Many became homeless because of either excessive drinking or inability to care for their large families. This was true of many of the poor women of the time. There were women who were just as poor who didn’t fall victim to Jack the Ripper, and some women who had large families didn’t drink. One woman was a victim of what today is called “human trafficking”.

Their past – whatever it was – in no way excuses their murders though. That much needs to be said. Sex workers or not, whoever they were, wherever they came from – they didn’t deserve to die.

The book is well researched, though there are times I believe there was too much information presented.

This is much a societal history lesson as a book with a different focus of the 1888 Whitechapel murders. But, there is quite a bit of conjecture as well as speculation in the book, and thus should be taken at face value.

Critics have thrown out that Rubenhold has tried to make the Whitechapel Victims part of the #MeToo era, which the author denies as #MeToo hadn’t happened when she started writing the book. However, there is a definitely a “slant” in the tone of the book.  

It should be read along with the other Jack the Ripper novels and material out there to get a complete picture. Depending on how well vested someone is in this subject, the book can drag on. One reviewer stated that reading it was like “wading through mud”.

Given the type of book it was, and how it was written – I was able to finish it within a week, though there were some nights I didn’t bother to read it.

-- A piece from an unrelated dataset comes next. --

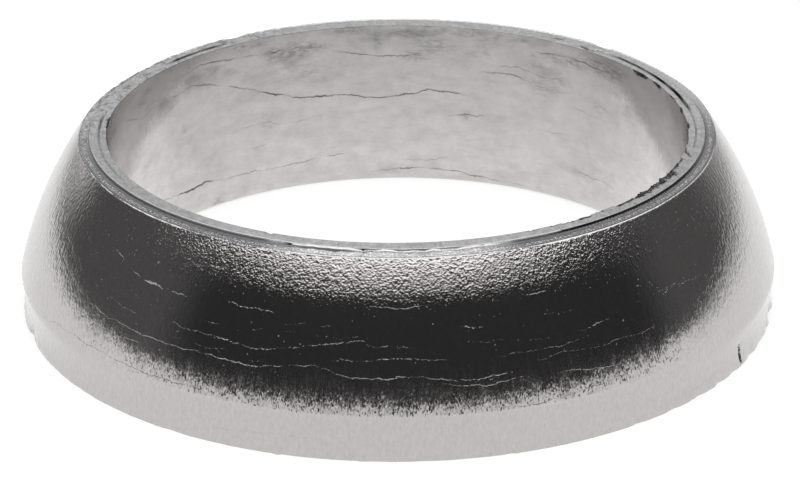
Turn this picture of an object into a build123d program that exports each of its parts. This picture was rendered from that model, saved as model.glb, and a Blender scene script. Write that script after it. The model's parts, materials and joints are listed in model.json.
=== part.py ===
# Exhaust gasket: a pressed graphite ring with a ball-shaped outer seat.
#
# Graphite tape is wound round the bore and pressed in a die, so the ring is one solid.
# The bore slips over the end of a pipe, the wide face sits flat on the pipe's flange, and
# the rounded outside beds in the flared socket of the next pipe.
#
# The origin is the centre of the wide face, and +Z runs up the bore to the narrow face.
# Bearings are degrees from the front, which faces -Y, and grow towards +X.

from build123d import *

import math
import os

# Main sizes, in millimetres
bore_diameter = 51.0
height = 15.8
wide_wall = 7.95
rim_height = 3.6
rim_waist = 0.24  # how far the rim draws in between the seat and the wide face
foot_chamfer = 0.05
bore_chamfer = 0.3

# Narrow face, from the bore outwards: a flat band, a steep step down, a shelf, a low burr
# and a tight rounded lip
band_width = 1.45
step_width = 0.15
step_drop = 0.28
shelf_width = 0.52
shelf_drop = 0.07
burr_width = 0.18
burr_rise = 0.05
lip_width = 0.14
lip_drop = 0.07
lip_bulge = 0.025

# The innermost turn of tape, and where its seam stands open on the narrow face
tape_thickness = 0.65
seam_width = 0.2
seam_depth = 0.45
open_seams = ((77, 134), (216, 235), (261, 290))  # first and last bearing

# Breaks across the innermost turn, at the narrow face
break_bearings = (76, 137)
break_width = 0.25
break_depth = 0.3

# Torn edge of the innermost turn: first and last bearing, width and depth of each bite
tear_bites = (
    (-24.6, -23.6, 0.14, 0.12),
    (-7.4, -6.6, 0.12, 0.10),
    (31, 35, 0.20, 0.15),
    (35, 38, 0.35, 0.30),
    (40, 42, 0.15, 0.20),
    (44.5, 50, 0.36, 0.25),
    (50, 53, 0.50, 0.40),
    (53, 56, 0.55, 0.50),
    (56, 61, 0.55, 0.45),
    (61, 65.5, 0.58, 0.35),
    (66, 68.5, 0.30, 0.25),
    (69, 72, 0.22, 0.30),
    (97, 99, 0.10, 0.32),
    (111, 113.5, 0.10, 0.40),
    (117, 121.5, 0.10, 0.45),
    (266, 271, 0.12, 0.26),
)

# Split in the rim's lower edge
split_bearing = 61.5
split_width = 0.45
split_height = 1.75
split_depth = 0.8
split_lean = -0.55

# Flakes lost from an edge: bearing, length along the edge, depth and height of each
rim_chips = (
    (79.5, 3.0, 0.30, 1.1),
    (65, 1.6, 0.12, 0.6),
    (16, 0.9, 0.10, 0.4),
    (-34, 1.4, 0.10, 0.6),
    (-73, 3.4, 0.22, 1.0),
    (128, 1.8, 0.16, 0.7),
    (201, 1.3, 0.12, 0.5),
)
lip_chips = (
    (136, 2.2, 0.35, 0.9),
    (213.5, 2.6, 0.35, 0.9),
)

# Every cut starts this far outside the ring
cut_clearance = 0.5

# Sizes that follow from those above
bore_radius = bore_diameter / 2
rim_radius = bore_radius + wide_wall
band_radius = bore_radius + band_width
step_radius = band_radius + step_width
shelf_radius = step_radius + shelf_width
burr_radius = shelf_radius + burr_width
seat_top_radius = burr_radius + lip_width
step_height = height - step_drop
shelf_height = step_height - shelf_drop
burr_height = shelf_height + burr_rise
seat_top_height = burr_height - lip_drop

# The seat is part of a ball centred on the axis, through the seat's top and its foot
ball_centre = (
    seat_top_radius**2 - rim_radius**2 + seat_top_height**2 - rim_height**2
) / (2 * (seat_top_height - rim_height))
ball_radius = math.hypot(seat_top_radius, seat_top_height - ball_centre)
seat_middle_height = (seat_top_height + rim_height) / 2
seat_middle_radius = math.sqrt(ball_radius**2 - (seat_middle_height - ball_centre) ** 2)


def direction(bearing):
    """The level direction that points outwards at a bearing."""
    turn = math.radians(bearing)
    return Vector(math.sin(turn), -math.cos(turn), 0)


def section_plane(bearing):
    """An upright plane through the axis: its x runs outwards and its y runs up."""
    outwards = direction(bearing)
    return Plane(origin=(0, 0, 0), x_dir=outwards, z_dir=outwards.cross(Vector(0, 0, 1)))


def edge_plane(bearing, radius):
    """An upright plane across a bearing: its x runs along the rim and its y runs up."""
    outwards = direction(bearing)
    along = Vector(0, 0, 1).cross(outwards)
    return Plane(origin=outwards * radius, x_dir=along, z_dir=outwards)


def flake_radius(length, depth):
    """Radius of the round flake that bites this deep along a stretch of this length."""
    return (length**2 / 4 + depth**2) / (2 * depth)


with BuildPart() as gasket_ring:
    # The ring's section, turned about the bore's axis
    with BuildSketch(section_plane(0)):
        with BuildLine():
            bore_and_face = Polyline(
                (bore_radius + bore_chamfer, 0),
                (bore_radius, bore_chamfer),
                (bore_radius, height),
                (band_radius, height),
                (step_radius, step_height),
                (shelf_radius, shelf_height),
                (burr_radius, burr_height),
            )
            lip = ThreePointArc(
                bore_and_face @ 1,
                (burr_radius + lip_width / 2, burr_height - lip_drop / 2 + lip_bulge),
                (seat_top_radius, seat_top_height),
            )
            seat = ThreePointArc(
                lip @ 1,
                (seat_middle_radius, seat_middle_height),
                (rim_radius, rim_height),
            )
            rim = ThreePointArc(
                seat @ 1,
                (rim_radius - rim_waist, rim_height / 2),
                (rim_radius, foot_chamfer),
            )
            Polyline(
                rim @ 1,
                (rim_radius - foot_chamfer, 0),
                bore_and_face @ 0,
            )
        make_face()
    revolve(axis=Axis.Z)

    # The open stretches of the seam behind the innermost turn
    for first, last in open_seams:
        with BuildSketch(section_plane(first)):
            with Locations((bore_radius + tape_thickness, height)):
                Polygon(
                    (-seam_width / 2, cut_clearance),
                    (-seam_width / 2, 0),
                    (0, -seam_depth),
                    (seam_width / 2, 0),
                    (seam_width / 2, cut_clearance),
                    align=None,
                )
        revolve(axis=Axis.Z, revolution_arc=last - first, mode=Mode.SUBTRACT)

    # Breaks across the innermost turn
    for bearing in break_bearings:
        with BuildSketch(edge_plane(bearing, bore_radius - cut_clearance)):
            with Locations((0, height)):
                Polygon(
                    (-break_width / 2, cut_clearance),
                    (-break_width / 2, 0),
                    (0, -break_depth),
                    (break_width / 2, 0),
                    (break_width / 2, cut_clearance),
                    align=None,
                )
        extrude(amount=cut_clearance + tape_thickness, mode=Mode.SUBTRACT)

    # Bites torn out of the innermost turn's edge
    for first, last, width, depth in tear_bites:
        with BuildSketch(section_plane(first)):
            with Locations((bore_radius, height)):
                Polygon(
                    (-cut_clearance, cut_clearance),
                    (-cut_clearance, -depth),
                    (0, -depth),
                    (width, 0),
                    (width, cut_clearance),
                    align=None,
                )
        revolve(axis=Axis.Z, revolution_arc=last - first, mode=Mode.SUBTRACT)

    # The leaning split in the rim
    with BuildSketch(edge_plane(split_bearing, rim_radius + cut_clearance)):
        Polygon(
            (-split_width / 2, -cut_clearance),
            (split_width / 2, -cut_clearance),
            (split_lean, split_height),
            align=None,
        )
    extrude(amount=-cut_clearance - split_depth, mode=Mode.SUBTRACT)

    # Flakes lost from the rim's lower edge, each fading out upwards
    for bearing, length, depth, tall in rim_chips:
        flake = flake_radius(length, depth)
        with Locations(direction(bearing) * (rim_radius + flake - depth)):
            Cone(
                bottom_radius=flake,
                top_radius=flake - depth,
                height=tall,
                align=(Align.CENTER, Align.CENTER, Align.MIN),
                mode=Mode.SUBTRACT,
            )

    # Flakes lost from the lip, each fading out downwards
    for bearing, length, depth, tall in lip_chips:
        flake = flake_radius(length, depth)
        lip_edge = direction(bearing) * (seat_top_radius + flake - depth)
        with Locations(lip_edge + Vector(0, 0, height)):
            Cone(
                bottom_radius=flake - depth,
                top_radius=flake,
                height=tall,
                align=(Align.CENTER, Align.CENTER, Align.MAX),
                mode=Mode.SUBTRACT,
            )

gasket_ring.part.label = "gasket_ring"

os.makedirs("parts", exist_ok=True)
export_step(gasket_ring.part, "parts/gasket_ring.step")

print("Ball centre above the wide face:", round(ball_centre, 2), "mm")
print("Ball radius:", round(ball_radius, 2), "mm")
print("Volume:", round(gasket_ring.part.volume / 1000, 2), "cm3")
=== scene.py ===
import json
import math

import bmesh
import bpy
import numpy as np
from mathutils import Matrix, Vector, noise


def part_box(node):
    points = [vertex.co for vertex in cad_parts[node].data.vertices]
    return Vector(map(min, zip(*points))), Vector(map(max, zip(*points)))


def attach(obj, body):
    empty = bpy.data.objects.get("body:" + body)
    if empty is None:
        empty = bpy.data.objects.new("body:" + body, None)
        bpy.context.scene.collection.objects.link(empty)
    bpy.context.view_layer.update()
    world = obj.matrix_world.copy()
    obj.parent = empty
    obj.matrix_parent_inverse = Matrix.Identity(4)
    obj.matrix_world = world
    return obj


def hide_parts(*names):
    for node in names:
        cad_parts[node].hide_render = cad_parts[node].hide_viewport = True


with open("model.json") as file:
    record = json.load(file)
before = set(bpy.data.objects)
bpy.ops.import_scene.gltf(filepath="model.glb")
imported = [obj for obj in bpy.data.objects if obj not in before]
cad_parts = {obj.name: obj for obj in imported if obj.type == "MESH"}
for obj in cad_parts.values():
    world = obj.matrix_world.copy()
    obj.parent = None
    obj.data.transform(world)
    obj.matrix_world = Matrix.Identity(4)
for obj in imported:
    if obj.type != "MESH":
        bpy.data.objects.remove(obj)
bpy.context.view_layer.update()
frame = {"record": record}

# Everything is modelled in millimetres and brought to metres at the end.
# Bearings are degrees from the front (-Y) and grow towards +X.
mm = 0.001
nodeName = "gasket_ring"
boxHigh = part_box(nodeName)[1]
boreMount = [m for m in frame["record"]["mounts"] if m["name"] == "bore"][0]
boreRadius = boreMount["dims"]["r_mm"]
ringHeight = boxHigh.z / mm
seatFootRadius = boxHigh.x / mm

ring = {
    "segments": 480,
    "boreChamfer": 0.3,
    "rimHeight": 3.6,
    "rimReach": 0.5,  # how far in from the seat's foot a vertex still counts as rim
    "waist": 0.24,  # how far the rim draws in below the seat
    "waistPower": 0.7,  # under 1 the narrowest place is below the rim's middle
    "footRound": 0.05,
    "mouthRound": 0.02,  # rounding of the bore's upper edge
    "roundInset": 0.3,  # share of that rounding kept at its middle point
    "mouthZone": 0.9,  # height below the narrow face that wear may reach
    "turnThickness": 0.65,  # innermost turn of tape
    "seamHalf": 0.09,
    "seamEdge": 1.5,  # the seam's outer rows, in half widths
    "bandWidth": 1.45,
    "bandRound": 0.04,
    "stepWidth": 0.15,
    "stepDrop": 0.28,
    "stepRound": 0.04,
    "shelfWidth": 0.52,
    "shelfDrop": 0.07,
    "burrWidth": 0.18,
    "burrRise": 0.05,
    "lipWidth": 0.14,
    "lipRise": 0.025,
    "lipDrop": 0.07,
    "lipEdge": 0.05,  # a close row keeps the lip's outer edge tight
}
# Rows cut into each stretch of the section
rows = {
    "bore": 19, "mouth": 4, "turn": 3, "band": 3, "step": 2, "shelf": 4,
    "burr": 1, "lip": 3, "seat": 24, "rim": 7, "wideFace": 2,
}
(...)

Thankfully my local library had a copy of this novel to borrow.  The two stars are for “it was ok” and yes, it was an “ok” read for the subject material.


2 ⭐⭐/ 5 ⭐⭐⭐⭐⭐


ABOUT THE AUTHOR



HALLIE RUBENHOLD is a social historian whose expertise lies in rediscovering the stories of previously unknown women and episodes in history. The Five is the first full-length biography of the victims of Jack the Ripper to be published since 1888. By drawing upon a wealth of previously unseen archival material and adding a much-needed historical context to the victims' lives, The Five promises to change the narrative of these murders forever.